Last week, he published a pretty incendiary post about how much each customer was worth

Aug 25, 2014 12:49 GMT  ·  By

Puppy Games co-founder Caspian Prince says that independent development studios will soon face a mass extinction event.

Last week, the indie dev published a pretty antagonistic blog post on his company's website, making a case that customers were "worthless" to indies.

"It has been said that it was a desperate bid for attention disguised as truth. But in fact, it was actually the truth disguised as a desperate bid for attention," Prince tells GamesIndustry.

Whatever the case, his blog post sparked a few heated discussions regarding the costs of making an indie game versus the turnover that most indies get, especially when factoring in the recent trend of bundles and ubiquitous sales that shave more and more off their earnings.

In his post, he mentions that games have been devalued over the course of time, due to colossi like Steam and the Humble Bundle, and because players started paying less and less for the games, their value as customers met a similar drop, basically incentivizing the industry to ignore things like customer support simply because each individual customer wasn't worth the effort anymore.

"The post was deliberately written in the most incendiary way possible knowing full well that Angry Internet Man would pick up on the article, read it entirely wrongly, and then try to pick a fight over it, which then means swarms of people who had actually read and understood it would argue back," Prince says.

He says that he believes his objective to have been reached, quickly becoming viral and spawning numerous responses from the community.

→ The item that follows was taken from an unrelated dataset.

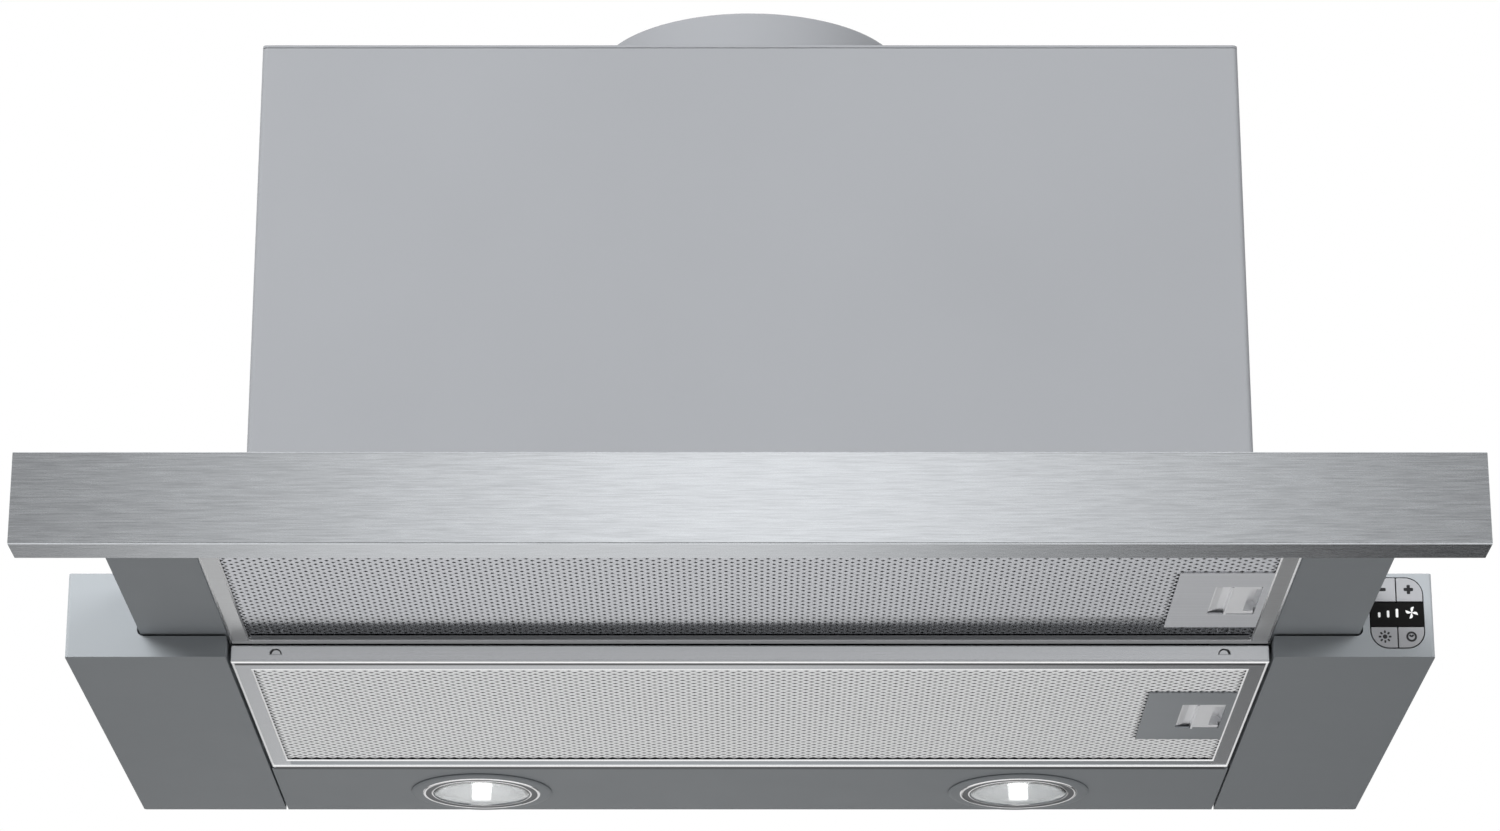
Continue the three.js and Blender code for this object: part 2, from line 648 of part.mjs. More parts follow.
// From the fan's square outlet to the round hole under the collar.
function outletAdapter() {
  const fanY = -FAN_SETBACK;
  const wall = FAN_HOUSING_WALL;
  const x = fanHalf + wall;
  const y0 = fanY + tongueY - wall;
  const y1 = fanY + scrollOuter + wall;
  const z0 = OUTLET_LEVEL + SEAT;
  const z1 = lidBottom - SEAT;
  const steps = 28;
  const square = (shrink, z) => around(steps, (c, s) => {
    const half = [x - shrink, (y1 - y0) / 2 - shrink];
    const reach = Math.min(half[0] / Math.max(Math.abs(c), 1e-9), half[1] / Math.max(Math.abs(s), 1e-9));
    return [c * reach, (y0 + y1) / 2 + s * reach, z];
  });
  const round = (radius, z) => around(steps, (c, s) => [c * radius, -COLLAR_SETBACK + s * radius, z]);
  return ringLoft([
    square(0, z0), square(0, z0 + 4), round(COLLAR_RADIUS, z1 - 6), round(COLLAR_RADIUS, z1),
    round(collarInner, z1), round(collarInner, z1 - 6), square(wall, z0 + 4), square(wall, z0),
  ]);
}

function around(steps, place) {
  const ring = [];
  for (let i = 0; i < steps; i += 1) {
    const angle = (2 * Math.PI * (i + 0.5)) / steps;
    ring.push(place(Math.cos(angle), Math.sin(angle)));
  }
  return ring;
}

// ---------- Mains connection ----------

const glandX = casingHalf - GLAND_INSET;

function cableGland() {
  const foot = CASING_HEIGHT + SEAT;
  return turned([
    [GLAND_BORE, foot - GLAND.tail], [GLAND_HOLE - SEAT, foot - GLAND.tail], [GLAND_HOLE - SEAT, foot],
    [GLAND.flange, foot], [GLAND.flange, foot + 3], [GLAND.nut, foot + 5],
    [GLAND.nut, foot + GLAND.height / 2], [GLAND.neck, foot + GLAND.height],
    [GLAND_BORE, foot + GLAND.height],
  ], 16);
}

// A closed box on the back sheet, under the gland, with a cover that stands proud of its base.
function terminalBox() {
  const { height, depth, left, right, cover, drop } = TERMINAL_BOX;
  const width = [glandX - left, glandX + right];
  const back = -SHEET - SEAT;
  const top = lidBottom - drop;
  const rise = [top - height, top];
  const proud = 2;
  const lid = roundedRect([width[0] - proud, width[1] + proud], [rise[0] - proud, rise[1] + proud], 5);
  return join(
    block(width, [back - depth + cover / 2, back], rise),
    prismY(lid, [back - depth, back - depth + cover]),
  );
}

// ---------- Lamps, drawn about the lamp's axis with z = 0 at the panel's underside ----------

const tubeInner = LAMP_RING_RADIUS - 1;

function lampRing() {
  const proud = LAMP_RING_RADIUS;
  return turned([
    [LENS_RADIUS + 0.4, -1], [tubeInner - 0.8, -1.2], [tubeInner, -1.7], [proud, -1.7], [proud + 0.6, -1.2],
    [LAMP_FLANGE_RADIUS - 0.8, -0.9], [LAMP_FLANGE_RADIUS, -SEAT], [proud + SEAT, -SEAT],
    [proud + SEAT, LAMP_TUBE_HEIGHT], [tubeInner, LAMP_TUBE_HEIGHT], [tubeInner, 2],
    [LENS_RADIUS - 1.3, 2], [LENS_RADIUS - 1.3, 0.8], [LENS_RADIUS + 0.4, 0.8],
  ], 24);
}

function lampLens() {
  return turned([
    [0, -1.3], [LENS_RADIUS / 2, -1.2], [LENS_RADIUS - 0.5, -0.8], [LENS_RADIUS, -0.4], [LENS_RADIUS, 0.5],
    [0, 0.5],
  ], 24);
}

function lampReflector() {
  const rim = tubeInner - SEAT;
  return turned([
    [rim - 1.5, 2.3], [rim, 2.3], [rim, 3.6], [rim - 1.2, 6], [rim - 6.2, REFLECTOR_SHOULDER],
    [REFLECTOR_NECK + 4.8, REFLECTOR_HEIGHT - 1], [REFLECTOR_NECK + 1.3, REFLECTOR_HEIGHT],
    [REFLECTOR_NECK, REFLECTOR_HEIGHT], [REFLECTOR_NECK, REFLECTOR_HEIGHT - REFLECTOR_WALL],
    [REFLECTOR_NECK + 4.3, REFLECTOR_HEIGHT - 1 - REFLECTOR_WALL],
    [rim - 6 - REFLECTOR_WALL, REFLECTOR_SHOULDER - 1], [rim - 1.4 - REFLECTOR_WALL, 5],
  ], 16);
}

// A flat-sided bulb that stands in the reflector's neck.
function lampBulb() {
  const half = [BULB.width / 2, BULB.thickness / 2];
  const flask = roundedRect([-half[0], half[0]], [-half[1], half[1]], BULB.radius);
  return join(
    prismZ(flask, [BULB.bottom, BULB.top]),
    rod(REFLECTOR_NECK - SEAT, [BULB.top - 1, BULB.socket], 12),
  );
}

// ---------- Controls, drawn about the control's centre with y = 0 at the wing's front ----------

// The carrier's collar backs the wing's front and guides the keys. It is open towards the front.
function controlCarrier() {
  const front = SHEET + SEAT;
  const ceiling = deckBottom - SEAT - controlZ;
  const half = CARRIER_WINDOW.map((size) => size / 2);
  return cut(
    prismY(controlOutline(-CARRIER_WALL), [front, CARRIER_DEPTH]),
    block([-CONTROL.width, CONTROL.width], [0, CARRIER_DEPTH + 1], [ceiling, CONTROL.height]),
    prismY(controlOutline(SEAT), [front - 1, CARRIER_DEPTH - SHEET]),
    block([-half[0], half[0]], [CARRIER_DEPTH - SHEET - 1, CARRIER_DEPTH + 1], [-half[1], half[1]]),
  );
}

// A key fills one corner of the outline. Its stem reaches towards its switch on the board.
function button(right, upper) {
  const field = controlOutline(SEAT + 0.2);
  const half = BUTTON_GAP / 2;
  const x = right ? [half, CONTROL.width] : [-CONTROL.width, -half];
  const z = upper ? [DISPLAY_TOP + half, CONTROL.height] : [-CONTROL.height, DISPLAY_BOTTOM - half];
  const face = common(prismY(field, [-0.3, BUTTON_DEPTH]), block(x, [-1, BUTTON_DEPTH + 1], z));
  const middle = buttonMiddle(right, upper);
  const reach = BOARD_SETBACK - SWITCH.height - BUTTON_TRAVEL - SEAT;
  const stem = alongY(rod(STEM_RADIUS, [BUTTON_DEPTH - 0.5, reach], 16));
  return join(face, stem.translate(middle[0], 0, middle[1]));
}

function buttonMiddle(right, upper) {
  const x = (CONTROL.width / 2) * (right ? 0.48 : -0.48);
  const top = (DISPLAY_TOP + CONTROL.height / 2) / 2;
  const bottom = (DISPLAY_BOTTOM - CONTROL.height / 2) / 2;
  return [x, upper ? top : bottom];
}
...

Prince says that the post was just "the tip of the iceberg" and that there are many other topics he would like to address in the future.

"Our customers may seem like ants to us, but we are the ants to Valve. For every indie developer that turns up, pours their heart and soul into something that's taken them all their lives to achieve and then throws it out onto the merciless shores of Steam's ocean, there's another one going to come along five minutes later that's done exactly the same."

"They have an effectively infinite supply of suppliers," Prince says, adding that Valve are "king-makers," and estimating that any game featured on the storefront's top slots would bring in a hefty sum overnight.

"People turn up and buy stuff whether we promote them or not. It doesn't seem like we've got much effect on it. We don't really have a lot of control over who's buying our games anymore... It doesn't matter how much money we spend on trying to advertise or market [our games]. It's nothing compared to what Valve can do on a whim," Prince explains, comparing the company to Oprah.

"I think the next thing that will happen is there will be a mass extinction event, basically. There's got to be a consolidation. I can't see many other developers putting up with the status quo. Another year of this and a whole load of studios are just simply going to give up because it's a waste of time."

"A lot of people are going to have to stop making games because they can't afford to do it anymore. The dream is burned," Prince cautions.

The App Store and Google Play are the prime examples of the race to the bottom of the price range, and recent free-to-play trends seem to be indicating that the mobile industry is simply at the forefront of the industry's latest shift.